## Problem description
Produce a verbatim copy of the entries listed below.

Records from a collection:
------------------------------------------------

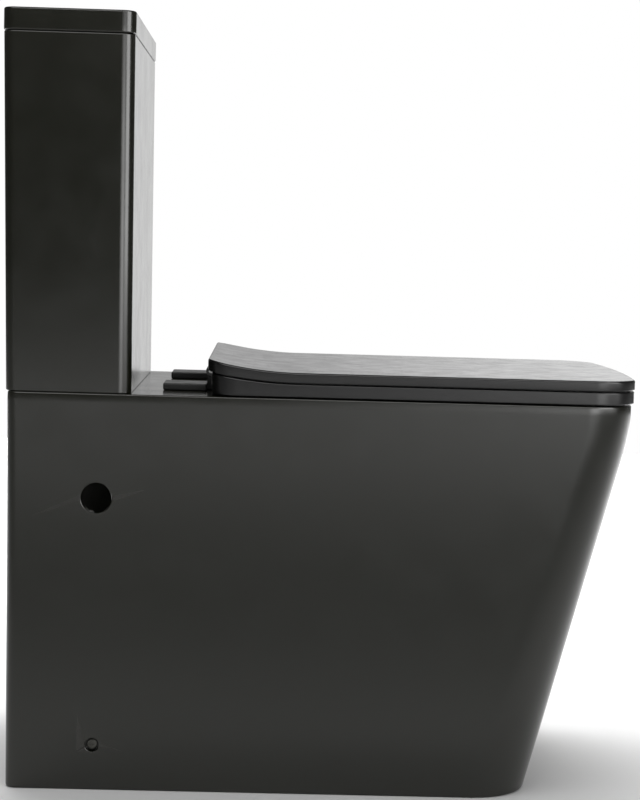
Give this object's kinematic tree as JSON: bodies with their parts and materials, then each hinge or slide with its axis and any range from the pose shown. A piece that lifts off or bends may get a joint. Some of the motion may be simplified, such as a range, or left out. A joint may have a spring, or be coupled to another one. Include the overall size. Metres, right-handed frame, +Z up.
{
  "type": "close coupled toilet",
  "caption": "Square back-to-wall close coupled toilet in satin black: pan, cistern with lift-off lid and push-button dual flush, slim hinged seat and lid.",
  "frame": {"origin": "on the floor, at the middle of the toilet's plan (its bounding box)", "axes": "+Z up, -Y towards the front of the pan, +X towards the right of somebody who faces the cistern"},
  "size_m": [0.365, 0.69, 0.8356],
  "materials": {
    "ceramic": "satin black glaze",
    "seat_plastic": "satin black thermoset",
    "black_plastic": "satin black",
    "white_plastic": "natural white acetal",
    "blue_plastic": "blue polypropylene",
    "red_plastic": "red acetal",
    "rubber": "black nitrile",
    "steel": "stainless",
    "brass": "plain brass"
  },
  "bodies": {
    "base": {"pan": "ceramic", "cistern_tank": "ceramic", "flush_valve_base": "white_plastic", "flush_valve_tower": "blue_plastic", "flush_valve_washer": "rubber", "flush_valve_nut": "white_plastic", "full_lever_pin": "steel", "half_lever_pin": "steel", "fill_valve": "white_plastic", "fill_valve_washer": "rubber", "fill_valve_nut": "white_plastic", "fill_arm_pin": "steel", "coupling_gasket": "rubber", "coupling_bolt_left": "brass", "coupling_bolt_right": "brass", "coupling_washer_left": "rubber", "coupling_washer_right": "rubber", "coupling_plate_left": "steel", "coupling_plate_right": "steel", "coupling_nut_left": "brass", "coupling_nut_right": "brass", "hinge_block_left": "black_plastic", "hinge_block_right": "black_plastic", "hinge_pin_left": "steel", "hinge_pin_right": "steel", "seat_bolt_left": "steel", "seat_bolt_right": "steel", "seat_nut_left": "white_plastic", "seat_nut_right": "white_plastic", "floor_bracket_left": "white_plastic", "floor_bracket_right": "white_plastic", "side_screw_left": "steel", "side_screw_right": "steel"},
    "cistern_lid": {"cistern_lid": "ceramic", "button_bezel": "black_plastic", "button_lock_nut": "white_plastic"},
    "full_flush": {"full_flush_button": "black_plastic", "full_flush_rod": "white_plastic", "full_button_spring": "steel"},
    "half_flush": {"half_flush_button": "black_plastic", "half_flush_rod": "white_plastic", "half_button_spring": "steel"},
    "full_lever": {"full_flush_lever": "white_plastic"},
    "half_lever": {"half_flush_lever": "red_plastic"},
    "flush_tube": {"overflow_tube": "white_plastic", "flush_seal": "rubber"},
    "half_float": {"half_flush_float": "red_plastic"},
    "fill_float": {"fill_float": "blue_plastic"},
    "fill_arm": {"fill_arm": "red_plastic"},
    "seat_ring": {"seat_ring": "seat_plastic", "ring_bumper_front_left": "rubber", "ring_bumper_front_right": "rubber", "ring_bumper_rear_left": "rubber", "ring_bumper_rear_right": "rubber"},
    "seat_lid": {"seat_lid": "seat_plastic", "lid_bumper_left": "rubber", "lid_bumper_right": "rubber"}
  },
  "joints": [
    {"name": "cistern_lid_lift", "type": "slide", "parent": "base", "child": "cistern_lid", "axis": [0, 0, 1], "range_m": [0, 0.12]},
    {"name": "full_flush_press", "type": "slide", "parent": "cistern_lid", "child": "full_flush", "axis": [0, 0, -1], "range_m": [0, 0.005], "stiffness_N_per_m": 500, "springref_m": -0.004, "deforming": ["full_button_spring"]},
    {"name": "half_flush_press", "type": "slide", "parent": "cistern_lid", "child": "half_flush", "axis": [0, 0, -1], "range_m": [0, 0.005], "stiffness_N_per_m": 500, "springref_m": -0.004, "deforming": ["half_button_spring"]},
    {"name": "full_lever_rock", "type": "hinge", "parent": "base", "child": "full_lever", "pos_m": [-0.019, 0.286, 0.694], "axis": [1, 0, 0], "range_deg": [0, 24]},
    {"name": "half_lever_rock", "type": "hinge", "parent": "base", "child": "half_lever", "pos_m": [0.019, 0.262, 0.694], "axis": [-1, 0, 0], "range_deg": [0, 24]},
    {"name": "flush_tube_lift", "type": "slide", "parent": "base", "child": "flush_tube", "axis": [0, 0, 1], "range_m": [0, 0.0076]},
    {"name": "half_float_lift", "type": "slide", "parent": "base", "child": "half_float", "axis": [0, 0, 1], "range_m": [0, 0.0076]},
    {"name": "fill_float_rise", "type": "slide", "parent": "base", "child": "fill_float", "axis": [0, 0, 1], "range_m": [0, 0.02]},
    {"name": "fill_arm_swing", "type": "hinge", "parent": "base", "child": "fill_arm", "pos_m": [0.15, 0.274, 0.712], "axis": [0, 1, 0], "range_deg": [0, 25.6]},
    {"name": "seat_ring_hinge", "type": "hinge", "parent": "base", "child": "seat_ring", "pos_m": [0, 0.121, 0.452], "axis": [-1, 0, 0], "range_deg": [0, 97]},
    {"name": "seat_lid_hinge", "type": "hinge", "parent": "seat_ring", "child": "seat_lid", "pos_m": [0, 0.121, 0.452], "axis": [1, 0, 0], "range_deg": [-98, 0]}
  ],
  "couplings": [
    {"joint": "full_lever_rock", "follows": "full_flush_press", "rad_per_m": 83.333},
    {"joint": "flush_tube_lift", "follows": "full_flush_press", "ratio": 1.5},
    {"joint": "half_lever_rock", "follows": "half_flush_press", "rad_per_m": 83.333},
    {"joint": "half_float_lift", "follows": "half_flush_press", "ratio": 1.5},
    {"joint": "fill_arm_swing", "follows": "fill_float_rise", "rad_per_m": 22.222}
  ]
}
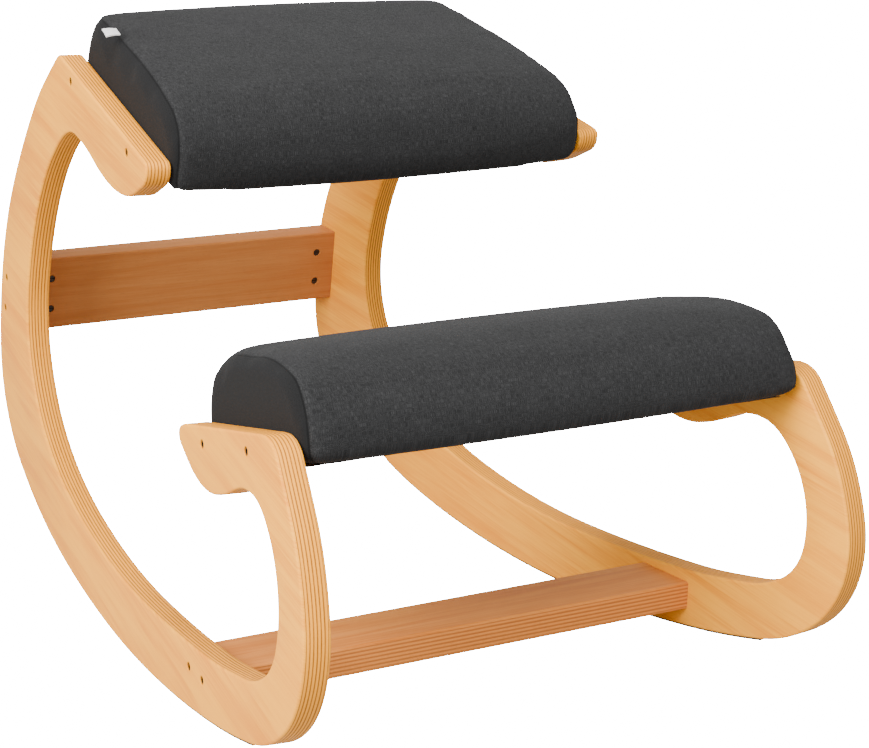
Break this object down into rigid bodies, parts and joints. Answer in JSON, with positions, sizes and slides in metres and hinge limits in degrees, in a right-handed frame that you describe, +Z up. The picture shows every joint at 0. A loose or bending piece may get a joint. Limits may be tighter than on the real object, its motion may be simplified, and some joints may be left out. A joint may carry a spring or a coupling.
{
  "type": "kneeling chair",
  "caption": "Rocking kneeling chair: splayed curved plywood side frames on rockers, padded seat and padded knee rest between them, two cross rails.",
  "frame": {"origin": "middle of the bounding box's bottom, on the floor under the chair as it balances on its rockers", "axes": "+Z up, +Y to the back of the chair, -Y to the front where the knees rest, +X across to the sitter's left"},
  "size_m": [0.4936, 0.7306, 0.4938],
  "materials": {
    "plywood": "satin",
    "rail_wood": "satin",
    "board_ply": "matte",
    "cover_fabric": "matte",
    "dust_cloth": "matte",
    "label_cloth": "matte",
    "bolt_steel": "satin",
    "nut_steel": "satin",
    "grip_rubber": "matte"
  },
  "bodies": {
    "root": {"back_rail": "rail_wood", "back_rail_bolts": "bolt_steel", "back_rail_nuts": "nut_steel", "foot_rail": "plywood", "foot_rail_bolts": "bolt_steel", "foot_rail_nuts": "nut_steel", "grip_strip_left": "grip_rubber", "grip_strip_right": "grip_rubber", "knee_board": "board_ply", "knee_bolts": "bolt_steel", "knee_cushion": "cover_fabric", "knee_dust_cover": "dust_cloth", "knee_nuts": "nut_steel", "label_tab": "label_cloth", "seat_board": "board_ply", "seat_bolts": "bolt_steel", "seat_cushion": "cover_fabric", "seat_dust_cover": "dust_cloth", "seat_nuts": "nut_steel", "side_frame_left": "plywood", "side_frame_right": "plywood"}
  },
  "joints": []
}
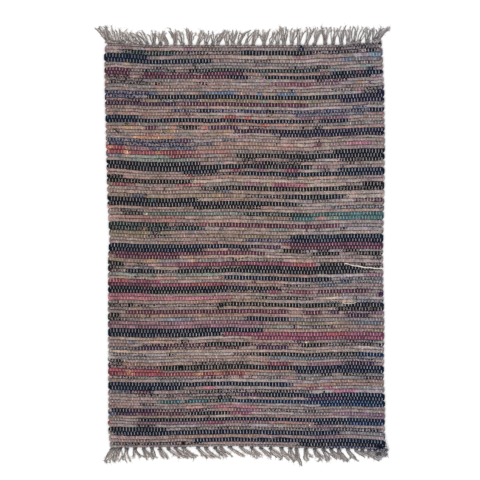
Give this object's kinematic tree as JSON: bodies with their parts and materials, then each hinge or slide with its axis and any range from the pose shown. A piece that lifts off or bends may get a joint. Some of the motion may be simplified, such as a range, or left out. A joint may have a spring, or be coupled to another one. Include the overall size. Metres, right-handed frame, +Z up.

------------------------------------------------

## Exercise result
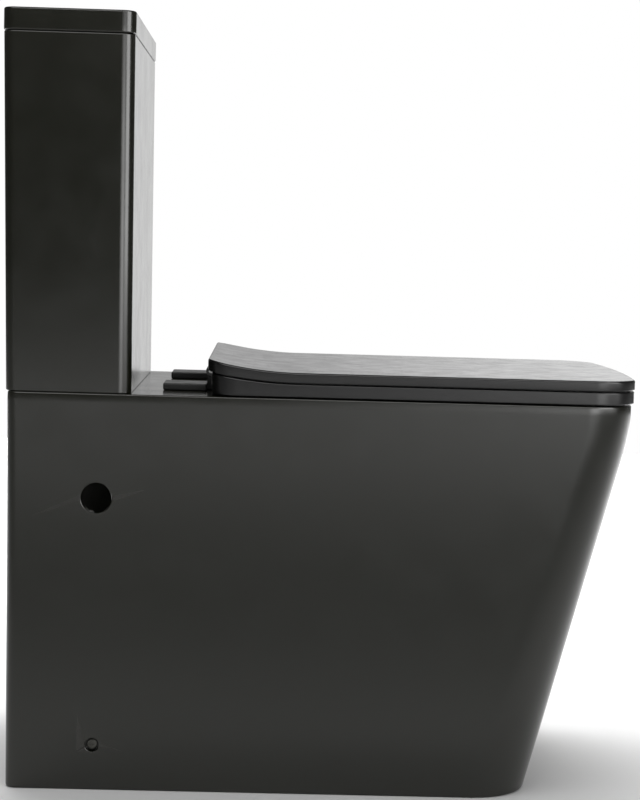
Give this object's kinematic tree as JSON: bodies with their parts and materials, then each hinge or slide with its axis and any range from the pose shown. A piece that lifts off or bends may get a joint. Some of the motion may be simplified, such as a range, or left out. A joint may have a spring, or be coupled to another one. Include the overall size. Metres, right-handed frame, +Z up.
{
  "type": "close coupled toilet",
  "caption": "Square back-to-wall close coupled toilet in satin black: pan, cistern with lift-off lid and push-button dual flush, slim hinged seat and lid.",
  "frame": {"origin": "on the floor, at the middle of the toilet's plan (its bounding box)", "axes": "+Z up, -Y towards the front of the pan, +X towards the right of somebody who faces the cistern"},
  "size_m": [0.365, 0.69, 0.8356],
  "materials": {
    "ceramic": "satin black glaze",
    "seat_plastic": "satin black thermoset",
    "black_plastic": "satin black",
    "white_plastic": "natural white acetal",
    "blue_plastic": "blue polypropylene",
    "red_plastic": "red acetal",
    "rubber": "black nitrile",
    "steel": "stainless",
    "brass": "plain brass"
  },
  "bodies": {
    "base": {"pan": "ceramic", "cistern_tank": "ceramic", "flush_valve_base": "white_plastic", "flush_valve_tower": "blue_plastic", "flush_valve_washer": "rubber", "flush_valve_nut": "white_plastic", "full_lever_pin": "steel", "half_lever_pin": "steel", "fill_valve": "white_plastic", "fill_valve_washer": "rubber", "fill_valve_nut": "white_plastic", "fill_arm_pin": "steel", "coupling_gasket": "rubber", "coupling_bolt_left": "brass", "coupling_bolt_right": "brass", "coupling_washer_left": "rubber", "coupling_washer_right": "rubber", "coupling_plate_left": "steel", "coupling_plate_right": "steel", "coupling_nut_left": "brass", "coupling_nut_right": "brass", "hinge_block_left": "black_plastic", "hinge_block_right": "black_plastic", "hinge_pin_left": "steel", "hinge_pin_right": "steel", "seat_bolt_left": "steel", "seat_bolt_right": "steel", "seat_nut_left": "white_plastic", "seat_nut_right": "white_plastic", "floor_bracket_left": "white_plastic", "floor_bracket_right": "white_plastic", "side_screw_left": "steel", "side_screw_right": "steel"},
    "cistern_lid": {"cistern_lid": "ceramic", "button_bezel": "black_plastic", "button_lock_nut": "white_plastic"},
    "full_flush": {"full_flush_button": "black_plastic", "full_flush_rod": "white_plastic", "full_button_spring": "steel"},
    "half_flush": {"half_flush_button": "black_plastic", "half_flush_rod": "white_plastic", "half_button_spring": "steel"},
    "full_lever": {"full_flush_lever": "white_plastic"},
    "half_lever": {"half_flush_lever": "red_plastic"},
    "flush_tube": {"overflow_tube": "white_plastic", "flush_seal": "rubber"},
    "half_float": {"half_flush_float": "red_plastic"},
    "fill_float": {"fill_float": "blue_plastic"},
    "fill_arm": {"fill_arm": "red_plastic"},
    "seat_ring": {"seat_ring": "seat_plastic", "ring_bumper_front_left": "rubber", "ring_bumper_front_right": "rubber", "ring_bumper_rear_left": "rubber", "ring_bumper_rear_right": "rubber"},
    "seat_lid": {"seat_lid": "seat_plastic", "lid_bumper_left": "rubber", "lid_bumper_right": "rubber"}
  },
  "joints": [
    {"name": "cistern_lid_lift", "type": "slide", "parent": "base", "child": "cistern_lid", "axis": [0, 0, 1], "range_m": [0, 0.12]},
    {"name": "full_flush_press", "type": "slide", "parent": "cistern_lid", "child": "full_flush", "axis": [0, 0, -1], "range_m": [0, 0.005], "stiffness_N_per_m": 500, "springref_m": -0.004, "deforming": ["full_button_spring"]},
    {"name": "half_flush_press", "type": "slide", "parent": "cistern_lid", "child": "half_flush", "axis": [0, 0, -1], "range_m": [0, 0.005], "stiffness_N_per_m": 500, "springref_m": -0.004, "deforming": ["half_button_spring"]},
    {"name": "full_lever_rock", "type": "hinge", "parent": "base", "child": "full_lever", "pos_m": [-0.019, 0.286, 0.694], "axis": [1, 0, 0], "range_deg": [0, 24]},
    {"name": "half_lever_rock", "type": "hinge", "parent": "base", "child": "half_lever", "pos_m": [0.019, 0.262, 0.694], "axis": [-1, 0, 0], "range_deg": [0, 24]},
    {"name": "flush_tube_lift", "type": "slide", "parent": "base", "child": "flush_tube", "axis": [0, 0, 1], "range_m": [0, 0.0076]},
    {"name": "half_float_lift", "type": "slide", "parent": "base", "child": "half_float", "axis": [0, 0, 1], "range_m": [0, 0.0076]},
    {"name": "fill_float_rise", "type": "slide", "parent": "base", "child": "fill_float", "axis": [0, 0, 1], "range_m": [0, 0.02]},
    {"name": "fill_arm_swing", "type": "hinge", "parent": "base", "child": "fill_arm", "pos_m": [0.15, 0.274, 0.712], "axis": [0, 1, 0], "range_deg": [0, 25.6]},
    {"name": "seat_ring_hinge", "type": "hinge", "parent": "base", "child": "seat_ring", "pos_m": [0, 0.121, 0.452], "axis": [-1, 0, 0], "range_deg": [0, 97]},
    {"name": "seat_lid_hinge", "type": "hinge", "parent": "seat_ring", "child": "seat_lid", "pos_m": [0, 0.121, 0.452], "axis": [1, 0, 0], "range_deg": [-98, 0]}
  ],
  "couplings": [
    {"joint": "full_lever_rock", "follows": "full_flush_press", "rad_per_m": 83.333},
    {"joint": "flush_tube_lift", "follows": "full_flush_press", "ratio": 1.5},
    {"joint": "half_lever_rock", "follows": "half_flush_press", "rad_per_m": 83.333},
    {"joint": "half_float_lift", "follows": "half_flush_press", "ratio": 1.5},
    {"joint": "fill_arm_swing", "follows": "fill_float_rise", "rad_per_m": 22.222}
  ]
}
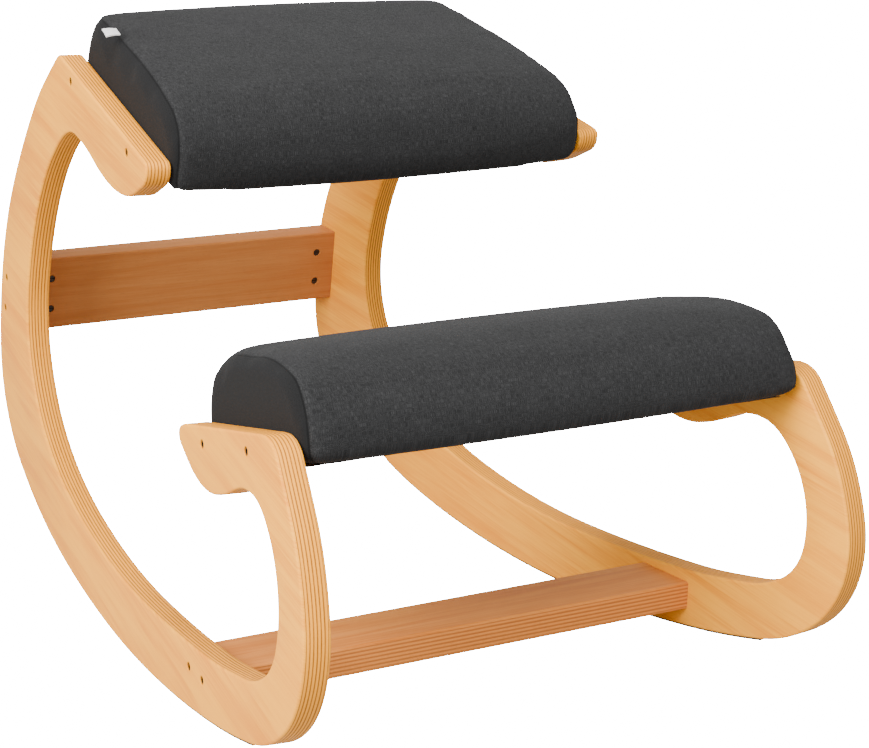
Break this object down into rigid bodies, parts and joints. Answer in JSON, with positions, sizes and slides in metres and hinge limits in degrees, in a right-handed frame that you describe, +Z up. The picture shows every joint at 0. A loose or bending piece may get a joint. Limits may be tighter than on the real object, its motion may be simplified, and some joints may be left out. A joint may carry a spring or a coupling.
{
  "type": "kneeling chair",
  "caption": "Rocking kneeling chair: splayed curved plywood side frames on rockers, padded seat and padded knee rest between them, two cross rails.",
  "frame": {"origin": "middle of the bounding box's bottom, on the floor under the chair as it balances on its rockers", "axes": "+Z up, +Y to the back of the chair, -Y to the front where the knees rest, +X across to the sitter's left"},
  "size_m": [0.4936, 0.7306, 0.4938],
  "materials": {
    "plywood": "satin",
    "rail_wood": "satin",
    "board_ply": "matte",
    "cover_fabric": "matte",
    "dust_cloth": "matte",
    "label_cloth": "matte",
    "bolt_steel": "satin",
    "nut_steel": "satin",
    "grip_rubber": "matte"
  },
  "bodies": {
    "root": {"back_rail": "rail_wood", "back_rail_bolts": "bolt_steel", "back_rail_nuts": "nut_steel", "foot_rail": "plywood", "foot_rail_bolts": "bolt_steel", "foot_rail_nuts": "nut_steel", "grip_strip_left": "grip_rubber", "grip_strip_right": "grip_rubber", "knee_board": "board_ply", "knee_bolts": "bolt_steel", "knee_cushion": "cover_fabric", "knee_dust_cover": "dust_cloth", "knee_nuts": "nut_steel", "label_tab": "label_cloth", "seat_board": "board_ply", "seat_bolts": "bolt_steel", "seat_cushion": "cover_fabric", "seat_dust_cover": "dust_cloth", "seat_nuts": "nut_steel", "side_frame_left": "plywood", "side_frame_right": "plywood"}
  },
  "joints": []
}
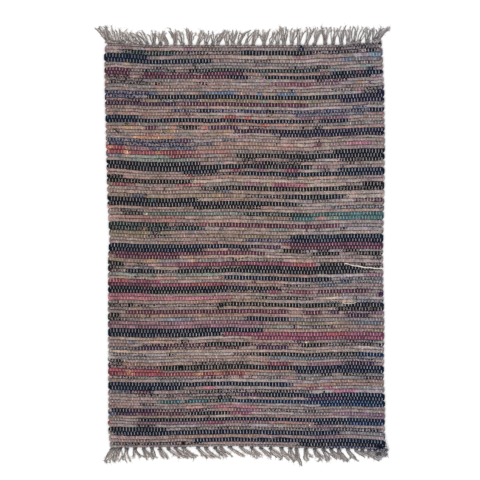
Give this object's kinematic tree as JSON: bodies with their parts and materials, then each hinge or slide with its axis and any range from the pose shown. A piece that lifts off or bends may get a joint. Some of the motion may be simplified, such as a range, or left out. A joint may have a spring, or be coupled to another one. Include the overall size. Metres, right-handed frame, +Z up.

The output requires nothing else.